Water on frost-free days
Even in winter the ball must not dry out completely. Water sparingly on frost-free days, especially evergreen berries like some cowberries keep transpiring.
Frost-hardy berries like currant and blueberry survive winter outdoors with this protection without trouble. They even need the cold as vernalisation to bloom next year and by no means belong in the warm home. Only the pot itself needs protection, not the plant.
Large pot, lime-free rainwater, acidic substrate for blueberries and root protection in winter. Whoever heeds these four things harvests on the balcony as well as in the garden.
The core rule for potted berries
Frequently asked questions
Which berries can you grow in a container?
Almost all. Strawberries are ideal for beginners, blueberries often thrive better in an acidic pot than in the bed, plus raspberries and blackberries in columnar varieties and currant and gooseberry as standards. A sufficiently large pot with drainage holes is important.
Why does my potted blueberry get yellow leaves?
Usually from too much lime. Blueberries need acidic soil and soft water. Hard tap water raises the pH and leads to chlorosis, the yellow leaves with green veins. Water with rainwater and use acidic bog-bed or rhododendron compost.
How often do you have to water potted berries?
Clearly more often than bed plants, because pots dry out fast. Check the top soil layer with your finger and water as soon as it is dry. On hot summer days daily watering can be necessary, a larger pot needs water less often.
Do you have to bring potted berries indoors in winter?

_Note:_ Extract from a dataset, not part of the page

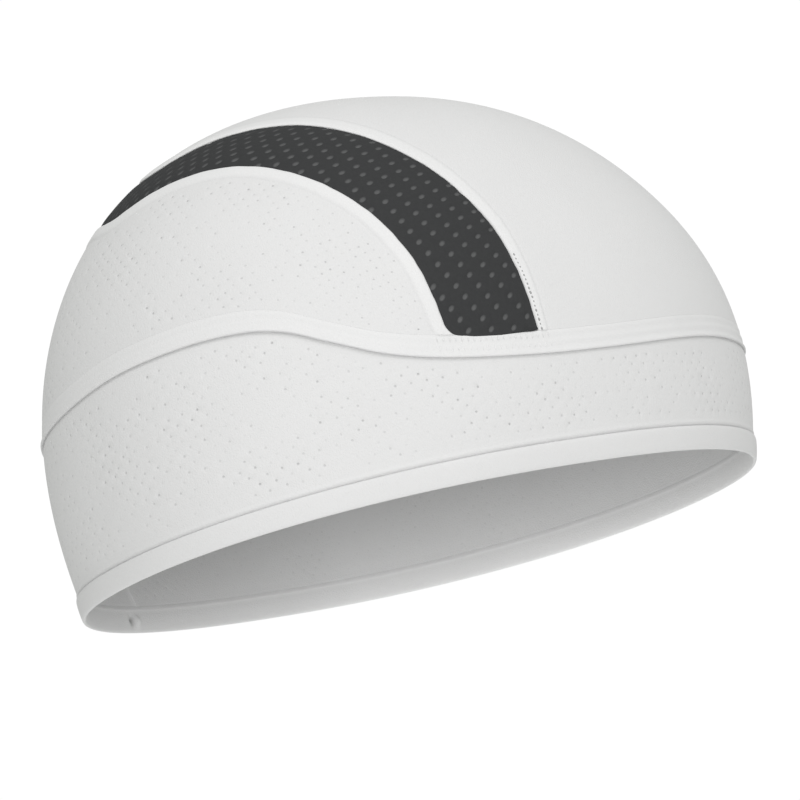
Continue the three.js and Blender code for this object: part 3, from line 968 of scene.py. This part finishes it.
def stitch_tree():
    """Geometry nodes that set small beads of thread along a line, each lying on the cloth."""
    tree = bpy.data.node_groups.new("stitches", "GeometryNodeTree")
    tree.interface.new_socket("Line", in_out="INPUT", socket_type="NodeSocketGeometry")
    tree.interface.new_socket("Spacing", in_out="INPUT", socket_type="NodeSocketFloat")
    tree.interface.new_socket("Size", in_out="INPUT", socket_type="NodeSocketVector")
    tree.interface.new_socket("Thread", in_out="INPUT", socket_type="NodeSocketMaterial")
    tree.interface.new_socket("Stitches", in_out="OUTPUT", socket_type="NodeSocketGeometry")
    nodes, links = tree.nodes, tree.links
    given = nodes.new("NodeGroupInput")
    made = nodes.new("NodeGroupOutput")
    curve = nodes.new("GeometryNodeMeshToCurve")
    spaced = nodes.new("GeometryNodeResampleCurve")
    spaced.mode = "LENGTH"
    bead = nodes.new("GeometryNodeMeshIcoSphere")
    bead.inputs["Radius"].default_value = 1.0
    bead.inputs["Subdivisions"].default_value = 2
    uneven_size = nodes.new("FunctionNodeRandomValue")
    uneven_size.data_type = "FLOAT"
    uneven_size.inputs["Min"].default_value = BEAD_LEAST
    uneven_size.inputs["Max"].default_value = BEAD_MOST
    uneven_size.inputs["Seed"].default_value = 4
    grown = nodes.new("ShaderNodeVectorMath")
    grown.operation = "SCALE"
    standing = nodes.new("GeometryNodeInputNamedAttribute")
    standing.data_type = "FLOAT_VECTOR"
    standing.inputs["Name"].default_value = "outward"
    upright = nodes.new("FunctionNodeAlignRotationToVector")
    upright.axis = "Z"
    along = nodes.new("FunctionNodeAlignRotationToVector")
    along.axis = "X"
    along.pivot_axis = "Z"
    tangent = nodes.new("GeometryNodeInputTangent")
    placed = nodes.new("GeometryNodeInstanceOnPoints")
    real = nodes.new("GeometryNodeRealizeInstances")
    dyed = nodes.new("GeometryNodeSetMaterial")
    links.new(given.outputs["Line"], curve.inputs["Mesh"])
    links.new(curve.outputs["Curve"], spaced.inputs["Curve"])
    links.new(given.outputs["Spacing"], spaced.inputs["Length"])
    links.new(standing.outputs["Attribute"], upright.inputs["Vector"])
    links.new(upright.outputs["Rotation"], along.inputs["Rotation"])
    links.new(tangent.outputs["Tangent"], along.inputs["Vector"])
    links.new(spaced.outputs["Curve"], placed.inputs["Points"])
    links.new(bead.outputs["Mesh"], placed.inputs["Instance"])
    links.new(along.outputs["Rotation"], placed.inputs["Rotation"])
    links.new(given.outputs["Size"], grown.inputs[0])
    links.new(uneven_size.outputs["Value"], grown.inputs["Scale"])
    links.new(grown.outputs["Vector"], placed.inputs["Scale"])
    links.new(placed.outputs["Instances"], real.inputs["Geometry"])
    links.new(real.outputs["Geometry"], dyed.inputs["Geometry"])
    links.new(given.outputs["Thread"], dyed.inputs["Material"])
    links.new(dyed.outputs["Geometry"], made.inputs["Stitches"])
    return tree


def stitch_rows(name, tree, lines, spacing, size, material):
    """A plain mesh of stitches along lines of face points."""
    points = np.vstack(lines)
    moved = points + TO_ORIGIN
    starts = np.cumsum([0] + [len(line) for line in lines])
    edges = [(i, i + 1) for a, b in zip(starts[:-1], starts[1:]) for i in range(a, b - 1)]
    guide_mesh = bpy.data.meshes.new(name + "_guide")
    guide_mesh.from_pydata(moved.tolist(), edges, [])
    attribute = guide_mesh.attributes.new("outward", "FLOAT_VECTOR", "POINT")
    attribute.data.foreach_set("vector", outward(points).astype(np.float32).ravel())
    guide = bpy.data.objects.new(name + "_guide", guide_mesh)
    bpy.context.collection.objects.link(guide)
    modifier = guide.modifiers.new("stitches", "NODES")
    modifier.node_group = tree
    values = {"Spacing": spacing, "Size": size, "Thread": material}
    for item in tree.interface.items_tree:
        if item.name in values:
            modifier[item.identifier] = values[item.name]
    ready = guide.evaluated_get(bpy.context.evaluated_depsgraph_get())
    mesh = bpy.data.meshes.new_from_object(ready)
    mesh.shade_smooth()
    bpy.data.objects.remove(guide)
    piece = bpy.data.objects.new(name, mesh)
    bpy.context.collection.objects.link(piece)
    return piece


def thread_material(name, shade):
    """Plain thread in a shade of grey."""
    material, shader, _ = cloth_material(name)
    shader.inputs["Base Color"].default_value = (shade, shade, shade, 1)
    shader.inputs["Roughness"].default_value = 0.8
    return material


def beside_back_edge(side, low, high, away):
    """A line up along the back edge of the stripe, on the crown's margin."""
    angle = foot_angle(back_edge) + np.linspace(low, high, 40) / ARCH_RADIUS
    line = arch_point(angle, back_edge(angle) + away)
    line += outward(line) * 0.31 * MM
    return line * [side, 1, 1]


def on_strip(side, start, end, up):
    """A line along the seam strip at a height above its lower edge."""
    angle = np.linspace(start, end, 60)
    line = wall_point(angle, seam_height(angle) + up)
    line += outward(line) * 0.16 * MM
    return line * [side, 1, 1]


stitches = stitch_tree()
needle_lines = [beside_back_edge(side, NEEDLE_FROM, NEEDLE_TO, NEEDLE_AWAY) for side in (1, -1)]
needle_marks = stitch_rows("needle_marks", stitches, needle_lines, NEEDLE_SPACING, NEEDLE_SIZE,
                           thread_material("grey_thread", 0.4))
dress(needle_marks, None, None)
cover_lines = [on_strip(side, front_foot_round - 0.06, back_foot_round + 0.03, up)
               for side in (1, -1) for up in COVER_HEIGHTS]
cover_stitches = stitch_rows("cover_stitches", stitches, cover_lines, COVER_SPACING, COVER_SIZE,
                             thread_material("white_thread", 0.84))
dress(cover_stitches, None, None)


# Camera, light and backdrop: a long lens from a little below, plain white behind.
CAMERA_ANGLES = (50.030, -10.749, -15.911)
CAMERA_PLACE = (0.764736, -0.634500, -0.266568)
CAMERA_LENS = 176.48
LIGHT_AIM = Vector((0, 0, -60 * MM))
LIGHT_COLOR = (1.0, 0.985, 1.0)
AMBIENT_COLOR = (0.985, 1.0, 0.975, 1)
FLOOR_REACH, FLOOR_DEPTH = 40, -1.2


def aim_camera():
    azimuth, elevation, roll = (math.radians(angle) for angle in CAMERA_ANGLES)
    back = Vector((math.sin(azimuth) * math.cos(elevation), -math.cos(azimuth) * math.cos(elevation),
                   math.sin(elevation)))
    right = Vector((math.cos(azimuth), math.sin(azimuth), 0))
    up = back.cross(right)
    across = math.cos(roll) * right + math.sin(roll) * up
    upward = -math.sin(roll) * right + math.cos(roll) * up
    camera = bpy.data.objects.new("camera", bpy.data.cameras.new("camera"))
    bpy.context.collection.objects.link(camera)
    camera.matrix_world = Matrix((across, upward, back)).transposed().to_4x4()
    camera.location = CAMERA_PLACE
    camera.data.lens = CAMERA_LENS
    camera.data.sensor_width = 36
    camera.data.clip_start = 0.05
    bpy.context.scene.camera = camera


def area_light(name, location, size, power):
    light = bpy.data.objects.new(name, bpy.data.lights.new(name, "AREA"))
    bpy.context.collection.objects.link(light)
    light.location = location
    light.rotation_euler = (Vector(location) - LIGHT_AIM).to_track_quat("Z", "Y").to_euler()
    light.data.shape = "DISK"
    light.data.size = size
    light.data.energy = power
    light.data.color = LIGHT_COLOR
    light.visible_camera = False


def light_scene():
    """Soft lamps all round and a plain white backdrop."""
    world = bpy.data.worlds.new("world")
    bpy.context.scene.world = world
    world.use_nodes = True
    nodes, links = world.node_tree.nodes, world.node_tree.links
    nodes.clear()
    output = nodes.new("ShaderNodeOutputWorld")
    seen = nodes.new("ShaderNodeBackground")
    ambient = nodes.new("ShaderNodeBackground")
    path = nodes.new("ShaderNodeLightPath")
    mix = nodes.new("ShaderNodeMixShader")
    seen.inputs["Color"].default_value = (1, 1, 1, 1)
    seen.inputs["Strength"].default_value = 1.02
    ambient.inputs["Color"].default_value = AMBIENT_COLOR
    ambient.inputs["Strength"].default_value = 0.53
    links.new(path.outputs["Is Camera Ray"], mix.inputs[0])
    links.new(ambient.outputs[0], mix.inputs[1])
    links.new(seen.outputs[0], mix.inputs[2])
    links.new(mix.outputs[0], output.inputs["Surface"])
    area_light("front", (0.828, -0.694, -0.265), 0.9, 3.75)
    area_light("top", (0.610, -0.142, 0.844), 0.9, 3.8)
    area_light("side", (1.006, 0.261, -0.420), 0.9, 1.1)
    area_light("under", (-0.079, -0.308, -1.113), 0.9, 1.6)
    area_light("behind", (-0.790, 0.660, 0.150), 0.6, 1.8)


aim_camera()
light_scene()
bpy.context.scene.view_settings.view_transform = "Standard"
bpy.context.scene.view_settings.look = "None"

floor_mesh = bpy.data.meshes.new("floor")
floor_corners = [(x * FLOOR_REACH, y * FLOOR_REACH, FLOOR_DEPTH)
                 for x, y in ((-1, -1), (1, -1), (1, 1), (-1, 1))]
floor_mesh.from_pydata(floor_corners, [], [(0, 1, 2, 3)])
floor = bpy.data.objects.new("floor", floor_mesh)
bpy.context.collection.objects.link(floor)
floor_material, floor_shader, floor_place = cloth_material("floor")
floor_shader.inputs["Base Color"].default_value = (0.92, 0.92, 0.92, 1)
floor_shader.inputs["Roughness"].default_value = 0.9
floor_shader.inputs["Emission Strength"].default_value = 0.46
feed(floor_shader, "Emission Color", floor_place.node("ShaderNodeLightPath", "Is Camera Ray"))
floor_mesh.materials.append(floor_material)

No, frost-hardy berries like currant and blueberry stay outside and even need the cold. Only the pot needs protecting: move it to the house wall, insulate it from the ground and wrap it in severe frost so the root ball does not freeze through.
What pot size do berries need?
As large as possible. A larger soil volume buffers warmth and moisture better. For blueberries at least thirty to forty litres, for raspberries similar, for strawberries small pots or boxes suffice. Drainage holes and drainage are always a must.